• _WHAT TO DO_:
Wherever the word "root" turns up in a line of the entries, copy that line.

[Dataset rows]

######

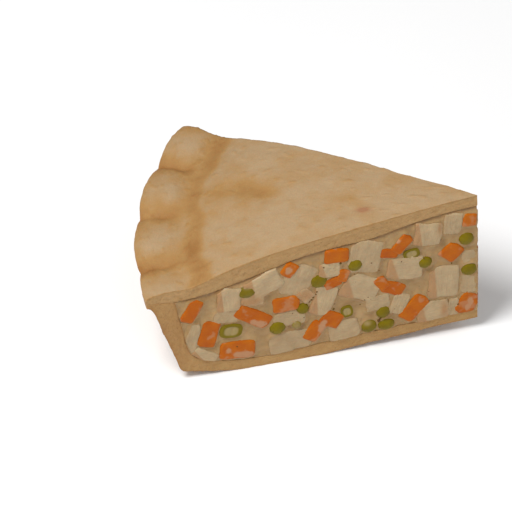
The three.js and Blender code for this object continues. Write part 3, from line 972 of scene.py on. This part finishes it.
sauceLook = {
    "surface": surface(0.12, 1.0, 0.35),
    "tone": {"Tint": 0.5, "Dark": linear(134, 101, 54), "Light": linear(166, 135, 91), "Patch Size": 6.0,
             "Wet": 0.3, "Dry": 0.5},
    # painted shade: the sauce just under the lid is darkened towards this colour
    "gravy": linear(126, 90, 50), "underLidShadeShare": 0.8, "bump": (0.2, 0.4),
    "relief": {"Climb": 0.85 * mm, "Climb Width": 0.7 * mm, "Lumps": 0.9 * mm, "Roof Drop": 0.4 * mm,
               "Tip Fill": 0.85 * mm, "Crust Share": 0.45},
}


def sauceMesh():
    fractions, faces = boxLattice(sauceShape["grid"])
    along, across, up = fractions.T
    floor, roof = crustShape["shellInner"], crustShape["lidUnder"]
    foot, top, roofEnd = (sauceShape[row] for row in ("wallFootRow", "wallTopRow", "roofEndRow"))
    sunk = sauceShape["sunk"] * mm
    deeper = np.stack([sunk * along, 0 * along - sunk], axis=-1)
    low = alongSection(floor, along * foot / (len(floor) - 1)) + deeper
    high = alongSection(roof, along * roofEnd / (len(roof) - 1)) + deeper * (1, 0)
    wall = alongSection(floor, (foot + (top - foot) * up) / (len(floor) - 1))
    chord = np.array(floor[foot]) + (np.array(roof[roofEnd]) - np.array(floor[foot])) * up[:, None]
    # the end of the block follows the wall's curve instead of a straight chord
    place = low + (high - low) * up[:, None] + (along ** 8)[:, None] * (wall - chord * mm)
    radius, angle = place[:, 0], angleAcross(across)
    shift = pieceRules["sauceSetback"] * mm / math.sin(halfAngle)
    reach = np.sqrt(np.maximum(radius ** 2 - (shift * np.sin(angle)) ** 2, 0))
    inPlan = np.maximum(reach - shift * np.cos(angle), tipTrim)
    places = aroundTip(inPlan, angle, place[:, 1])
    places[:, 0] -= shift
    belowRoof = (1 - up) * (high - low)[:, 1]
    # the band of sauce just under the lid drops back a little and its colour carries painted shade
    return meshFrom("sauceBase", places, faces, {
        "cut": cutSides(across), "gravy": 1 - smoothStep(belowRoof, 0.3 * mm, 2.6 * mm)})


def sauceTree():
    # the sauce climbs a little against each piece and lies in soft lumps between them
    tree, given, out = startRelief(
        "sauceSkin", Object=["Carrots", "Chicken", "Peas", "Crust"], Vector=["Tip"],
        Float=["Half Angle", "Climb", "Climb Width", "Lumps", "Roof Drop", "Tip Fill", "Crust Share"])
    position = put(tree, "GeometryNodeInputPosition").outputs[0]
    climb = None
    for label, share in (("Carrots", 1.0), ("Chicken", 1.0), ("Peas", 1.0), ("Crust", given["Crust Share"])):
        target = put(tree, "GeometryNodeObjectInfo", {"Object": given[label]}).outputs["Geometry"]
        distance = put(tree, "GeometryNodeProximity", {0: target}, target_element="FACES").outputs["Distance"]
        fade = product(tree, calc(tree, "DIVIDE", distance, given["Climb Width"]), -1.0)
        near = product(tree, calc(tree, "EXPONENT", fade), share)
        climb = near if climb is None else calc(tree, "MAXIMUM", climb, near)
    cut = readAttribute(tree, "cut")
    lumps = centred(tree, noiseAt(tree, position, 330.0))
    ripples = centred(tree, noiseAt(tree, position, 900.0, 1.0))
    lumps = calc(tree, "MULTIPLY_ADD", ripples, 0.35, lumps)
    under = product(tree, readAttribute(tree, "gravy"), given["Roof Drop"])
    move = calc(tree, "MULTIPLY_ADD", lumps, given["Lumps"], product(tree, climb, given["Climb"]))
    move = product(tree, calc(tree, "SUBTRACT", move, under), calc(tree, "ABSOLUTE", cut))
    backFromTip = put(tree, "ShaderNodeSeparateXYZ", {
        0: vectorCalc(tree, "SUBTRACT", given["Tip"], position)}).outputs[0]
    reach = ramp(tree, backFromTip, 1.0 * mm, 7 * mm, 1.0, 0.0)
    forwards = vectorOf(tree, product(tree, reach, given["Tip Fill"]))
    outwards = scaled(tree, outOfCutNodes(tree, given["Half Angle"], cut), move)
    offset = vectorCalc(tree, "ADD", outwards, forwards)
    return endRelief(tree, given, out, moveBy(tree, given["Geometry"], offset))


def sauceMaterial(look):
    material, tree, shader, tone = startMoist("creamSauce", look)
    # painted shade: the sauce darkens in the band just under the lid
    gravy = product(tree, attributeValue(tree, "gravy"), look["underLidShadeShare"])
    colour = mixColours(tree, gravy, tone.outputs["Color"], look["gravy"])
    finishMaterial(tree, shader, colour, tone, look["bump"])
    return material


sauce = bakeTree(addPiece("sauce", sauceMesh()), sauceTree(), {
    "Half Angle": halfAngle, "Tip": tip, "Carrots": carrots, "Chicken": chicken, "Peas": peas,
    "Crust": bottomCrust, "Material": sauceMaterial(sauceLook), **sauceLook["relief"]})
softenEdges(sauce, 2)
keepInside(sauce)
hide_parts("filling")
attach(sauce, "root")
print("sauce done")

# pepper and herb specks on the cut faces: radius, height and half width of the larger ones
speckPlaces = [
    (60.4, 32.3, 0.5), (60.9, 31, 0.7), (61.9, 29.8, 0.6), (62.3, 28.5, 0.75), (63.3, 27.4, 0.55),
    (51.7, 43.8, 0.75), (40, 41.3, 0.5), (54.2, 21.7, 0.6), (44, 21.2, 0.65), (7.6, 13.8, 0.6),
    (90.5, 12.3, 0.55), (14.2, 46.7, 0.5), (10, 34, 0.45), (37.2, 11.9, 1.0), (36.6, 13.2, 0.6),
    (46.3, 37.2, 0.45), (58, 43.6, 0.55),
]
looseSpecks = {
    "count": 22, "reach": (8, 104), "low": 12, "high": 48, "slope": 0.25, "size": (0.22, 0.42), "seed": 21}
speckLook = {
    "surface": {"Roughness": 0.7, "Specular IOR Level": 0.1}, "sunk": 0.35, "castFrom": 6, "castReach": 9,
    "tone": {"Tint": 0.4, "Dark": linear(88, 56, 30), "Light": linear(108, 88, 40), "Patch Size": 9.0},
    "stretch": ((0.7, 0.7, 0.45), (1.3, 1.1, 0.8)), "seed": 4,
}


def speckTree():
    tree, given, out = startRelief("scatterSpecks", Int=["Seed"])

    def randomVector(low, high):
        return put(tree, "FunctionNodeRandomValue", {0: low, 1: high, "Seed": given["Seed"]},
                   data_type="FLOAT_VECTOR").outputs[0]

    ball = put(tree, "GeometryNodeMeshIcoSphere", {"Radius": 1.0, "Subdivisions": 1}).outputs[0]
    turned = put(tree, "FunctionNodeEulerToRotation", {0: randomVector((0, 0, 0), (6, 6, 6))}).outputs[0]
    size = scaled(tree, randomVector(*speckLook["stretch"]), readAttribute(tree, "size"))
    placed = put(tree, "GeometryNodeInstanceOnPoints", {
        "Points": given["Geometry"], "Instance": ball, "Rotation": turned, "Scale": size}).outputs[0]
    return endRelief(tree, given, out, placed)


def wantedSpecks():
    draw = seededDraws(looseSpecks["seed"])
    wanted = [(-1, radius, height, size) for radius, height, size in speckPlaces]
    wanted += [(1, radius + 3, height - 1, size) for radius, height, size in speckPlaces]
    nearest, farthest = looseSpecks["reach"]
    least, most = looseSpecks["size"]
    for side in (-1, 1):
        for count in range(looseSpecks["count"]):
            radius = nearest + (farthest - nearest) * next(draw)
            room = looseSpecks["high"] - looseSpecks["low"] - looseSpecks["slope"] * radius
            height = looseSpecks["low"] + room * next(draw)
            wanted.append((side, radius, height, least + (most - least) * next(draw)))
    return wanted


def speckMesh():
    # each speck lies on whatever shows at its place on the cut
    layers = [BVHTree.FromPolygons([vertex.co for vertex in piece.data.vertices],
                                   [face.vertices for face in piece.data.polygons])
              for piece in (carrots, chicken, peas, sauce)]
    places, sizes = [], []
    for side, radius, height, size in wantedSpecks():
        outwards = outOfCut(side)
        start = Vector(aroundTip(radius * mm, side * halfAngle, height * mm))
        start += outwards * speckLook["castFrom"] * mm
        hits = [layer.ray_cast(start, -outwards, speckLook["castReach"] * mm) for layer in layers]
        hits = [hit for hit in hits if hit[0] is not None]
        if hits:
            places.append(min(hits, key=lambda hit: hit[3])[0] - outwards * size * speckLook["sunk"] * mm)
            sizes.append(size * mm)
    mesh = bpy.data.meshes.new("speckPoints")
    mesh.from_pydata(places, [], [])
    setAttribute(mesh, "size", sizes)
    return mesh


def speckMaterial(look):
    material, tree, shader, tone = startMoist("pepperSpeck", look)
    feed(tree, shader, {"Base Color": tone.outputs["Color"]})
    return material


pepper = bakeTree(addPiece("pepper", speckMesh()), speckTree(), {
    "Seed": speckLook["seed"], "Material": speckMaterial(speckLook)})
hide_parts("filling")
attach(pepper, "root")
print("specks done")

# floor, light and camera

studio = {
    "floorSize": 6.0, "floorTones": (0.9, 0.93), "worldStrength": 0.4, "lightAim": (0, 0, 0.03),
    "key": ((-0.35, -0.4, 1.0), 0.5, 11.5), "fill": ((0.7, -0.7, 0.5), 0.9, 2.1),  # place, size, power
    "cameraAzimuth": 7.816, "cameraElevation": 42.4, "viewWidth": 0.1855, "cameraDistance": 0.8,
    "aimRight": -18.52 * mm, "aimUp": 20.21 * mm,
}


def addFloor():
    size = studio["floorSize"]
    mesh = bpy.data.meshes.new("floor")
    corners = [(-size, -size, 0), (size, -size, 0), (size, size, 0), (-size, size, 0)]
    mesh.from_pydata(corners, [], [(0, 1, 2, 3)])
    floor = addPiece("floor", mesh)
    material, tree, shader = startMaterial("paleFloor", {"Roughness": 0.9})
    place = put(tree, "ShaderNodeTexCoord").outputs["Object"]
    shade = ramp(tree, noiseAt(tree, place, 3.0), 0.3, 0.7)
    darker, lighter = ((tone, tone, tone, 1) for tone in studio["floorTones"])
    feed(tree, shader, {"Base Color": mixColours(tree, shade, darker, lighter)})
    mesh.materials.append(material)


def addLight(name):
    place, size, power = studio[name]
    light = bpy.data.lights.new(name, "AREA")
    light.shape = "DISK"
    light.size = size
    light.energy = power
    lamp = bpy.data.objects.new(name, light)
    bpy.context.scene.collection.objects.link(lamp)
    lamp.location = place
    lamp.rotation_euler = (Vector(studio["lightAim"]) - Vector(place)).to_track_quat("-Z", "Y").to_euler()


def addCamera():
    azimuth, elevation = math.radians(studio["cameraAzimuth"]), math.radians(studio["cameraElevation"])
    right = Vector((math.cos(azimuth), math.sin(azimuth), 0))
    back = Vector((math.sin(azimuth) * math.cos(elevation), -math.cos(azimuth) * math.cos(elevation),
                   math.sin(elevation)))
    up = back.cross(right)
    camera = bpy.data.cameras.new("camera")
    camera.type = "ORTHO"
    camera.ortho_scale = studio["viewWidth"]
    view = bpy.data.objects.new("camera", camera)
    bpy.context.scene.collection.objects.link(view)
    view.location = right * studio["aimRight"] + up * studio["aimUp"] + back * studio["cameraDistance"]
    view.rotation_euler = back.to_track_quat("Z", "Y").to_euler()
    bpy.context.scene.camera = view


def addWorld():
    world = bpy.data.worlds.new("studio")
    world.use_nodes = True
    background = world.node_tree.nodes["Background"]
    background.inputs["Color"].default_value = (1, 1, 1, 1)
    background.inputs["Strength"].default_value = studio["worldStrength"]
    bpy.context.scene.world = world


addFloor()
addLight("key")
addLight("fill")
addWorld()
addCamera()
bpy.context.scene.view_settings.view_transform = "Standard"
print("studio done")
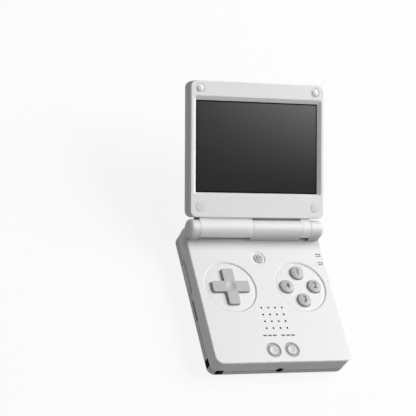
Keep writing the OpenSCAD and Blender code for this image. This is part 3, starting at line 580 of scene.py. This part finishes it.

######

• _CORRECT ANSWER_:
attach(sauce, "root")
attach(pepper, "root")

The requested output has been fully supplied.